Lo más sorprendente no es que estos programas existan y que se transmitan en los horarios en que los niños y los adolescentes están, por lo general, frente al televisor, sino que el tema haya pasado casi inadvertido para un mundo adulto que, seguramente, no sintoniza esos canales ni se interesa por sus contenidos. Sirve como indicador escuchar el lenguaje que se utiliza en esos programas y comprobar la profunda diferencia que existe entre la franqueza y la vulgaridad, entre libertad de expresión y ramplonería. No se trata de propiciar conductas mojigatas ni de condenar que se toquen explícitamente las cuestiones relacionadas con la sexualidad, sino de examinar la forma en que esos temas, tan importantes y delicados, se abordan a través de medios masivos de comunicación, sin los cuidados de forma, de fondo y de estilo que aconsejan la prudencia y el buen juicio.

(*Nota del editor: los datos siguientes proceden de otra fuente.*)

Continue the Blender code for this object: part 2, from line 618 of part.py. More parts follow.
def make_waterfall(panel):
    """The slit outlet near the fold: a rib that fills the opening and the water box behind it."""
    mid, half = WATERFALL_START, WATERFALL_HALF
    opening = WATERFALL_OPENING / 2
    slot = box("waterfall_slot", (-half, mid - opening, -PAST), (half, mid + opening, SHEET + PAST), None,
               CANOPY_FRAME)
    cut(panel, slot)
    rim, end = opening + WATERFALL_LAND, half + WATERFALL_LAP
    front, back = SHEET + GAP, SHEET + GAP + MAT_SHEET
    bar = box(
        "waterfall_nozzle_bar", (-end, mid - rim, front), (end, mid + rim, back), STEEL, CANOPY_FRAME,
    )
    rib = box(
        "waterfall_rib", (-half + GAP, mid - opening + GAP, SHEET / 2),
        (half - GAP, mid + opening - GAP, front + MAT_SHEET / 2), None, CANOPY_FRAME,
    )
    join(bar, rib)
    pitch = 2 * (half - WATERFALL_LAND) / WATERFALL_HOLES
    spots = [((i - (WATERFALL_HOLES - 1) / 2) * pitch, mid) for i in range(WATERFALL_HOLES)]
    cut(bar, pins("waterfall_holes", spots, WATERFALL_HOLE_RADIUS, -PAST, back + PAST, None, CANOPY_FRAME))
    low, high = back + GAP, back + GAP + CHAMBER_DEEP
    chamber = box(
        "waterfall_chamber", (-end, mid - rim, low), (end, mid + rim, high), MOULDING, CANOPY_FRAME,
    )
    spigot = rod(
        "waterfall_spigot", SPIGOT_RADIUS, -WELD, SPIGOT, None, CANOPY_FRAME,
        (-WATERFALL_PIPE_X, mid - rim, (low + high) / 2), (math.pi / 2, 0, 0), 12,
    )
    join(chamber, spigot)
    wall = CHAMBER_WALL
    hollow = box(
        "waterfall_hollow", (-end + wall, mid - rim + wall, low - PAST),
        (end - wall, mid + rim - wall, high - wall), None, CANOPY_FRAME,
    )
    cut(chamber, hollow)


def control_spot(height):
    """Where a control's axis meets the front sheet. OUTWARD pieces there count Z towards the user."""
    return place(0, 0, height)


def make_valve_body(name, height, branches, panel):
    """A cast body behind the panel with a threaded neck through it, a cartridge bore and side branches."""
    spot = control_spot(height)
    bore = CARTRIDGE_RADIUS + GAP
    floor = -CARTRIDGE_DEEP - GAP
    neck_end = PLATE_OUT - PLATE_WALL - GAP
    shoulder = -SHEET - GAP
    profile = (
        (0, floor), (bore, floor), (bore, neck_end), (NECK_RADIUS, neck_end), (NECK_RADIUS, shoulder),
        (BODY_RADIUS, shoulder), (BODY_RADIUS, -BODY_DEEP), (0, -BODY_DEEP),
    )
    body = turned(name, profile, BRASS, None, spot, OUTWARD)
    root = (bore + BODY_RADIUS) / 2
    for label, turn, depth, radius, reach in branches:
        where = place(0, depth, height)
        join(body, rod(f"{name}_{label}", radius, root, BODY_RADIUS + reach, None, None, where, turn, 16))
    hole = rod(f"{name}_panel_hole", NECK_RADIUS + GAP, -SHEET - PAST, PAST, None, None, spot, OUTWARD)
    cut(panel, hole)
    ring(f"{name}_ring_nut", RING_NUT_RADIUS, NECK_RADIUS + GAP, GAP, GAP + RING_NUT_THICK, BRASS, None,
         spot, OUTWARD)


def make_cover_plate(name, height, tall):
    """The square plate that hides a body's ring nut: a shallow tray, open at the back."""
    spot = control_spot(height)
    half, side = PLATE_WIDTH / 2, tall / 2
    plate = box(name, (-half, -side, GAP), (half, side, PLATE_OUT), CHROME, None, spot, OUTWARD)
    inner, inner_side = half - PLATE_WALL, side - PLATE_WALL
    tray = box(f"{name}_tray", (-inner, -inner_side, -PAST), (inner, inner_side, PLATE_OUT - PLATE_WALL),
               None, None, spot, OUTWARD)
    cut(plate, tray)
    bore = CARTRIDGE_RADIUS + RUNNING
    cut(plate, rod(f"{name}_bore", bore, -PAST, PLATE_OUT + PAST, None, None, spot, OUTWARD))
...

El problema no reside en el hecho de que estos programas existan, sino que su elevada audiencia se sitúe en las franjas del público menor de edad. Se advierte una preocupante incapacidad de la sociedad para ofrecer a las nuevas generaciones una visión serena, amable y responsable de las relaciones afectivas y de la sexualidad. La televisión emite, en buena parte de su programación, no sólo imágenes plagadas de violencia, de crueldad afectiva y de traiciones, sino también de vivencias que exaltan el egoísmo, la codicia y otros disvalores, en abierta contradicción con los principios que se difunden en las escuelas y que se admiten generalmente como pilares de la educación y la cultura que deben transmitir los establecimientos oficiales de enseñanza.

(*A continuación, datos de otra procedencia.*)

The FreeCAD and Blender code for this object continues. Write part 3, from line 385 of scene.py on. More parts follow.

El fenómeno que están generando, en algunos aspectos, los medios masivos de comunicación es de tal naturaleza que todos los actores sociales deberían sentirse obligados a asumir responsabilidades en ese terreno.
La responsabilidad social de quienes producen, sostienen y difunden contenidos mediáticos es indiscutible. Sin embargo, las familias, las instituciones educativas y los poderes públicos tienen en sus manos la posibilidad de influir para preservar al público menor de los contenidos mediáticos nocivos. No es razonable que se estimulen a diario conceptos y visiones del mundo radicalmente opuestos a los que la propia sociedad trata de alentar día tras día en el ámbito educativo, tanto en la esfera pública como en la privada, mediante una descomunal inversión material y cultural.
A la negligencia de muchos padres, que se desentienden de la obligación moral de controlar lo que sus hijos menores leen, ven y oyen en los medios de comunicación, se suma la despreocupación de muchos educadores que, en un mundo mediatizado, no han cobrado aún conciencia de que enseñar a percibir críticamente los contenidos mediáticos es el gran desafío alfabetizador de la hora. Y a todo ello se agrega la completa indiferencia de los poderes públicos, que siguen mostrándose incapaces de aplicar la legislación que establece un régimen de protección al público menor de edad. Esa suma de omisiones pesa hoy como una hipoteca sobre el futuro cultural de la Argentina.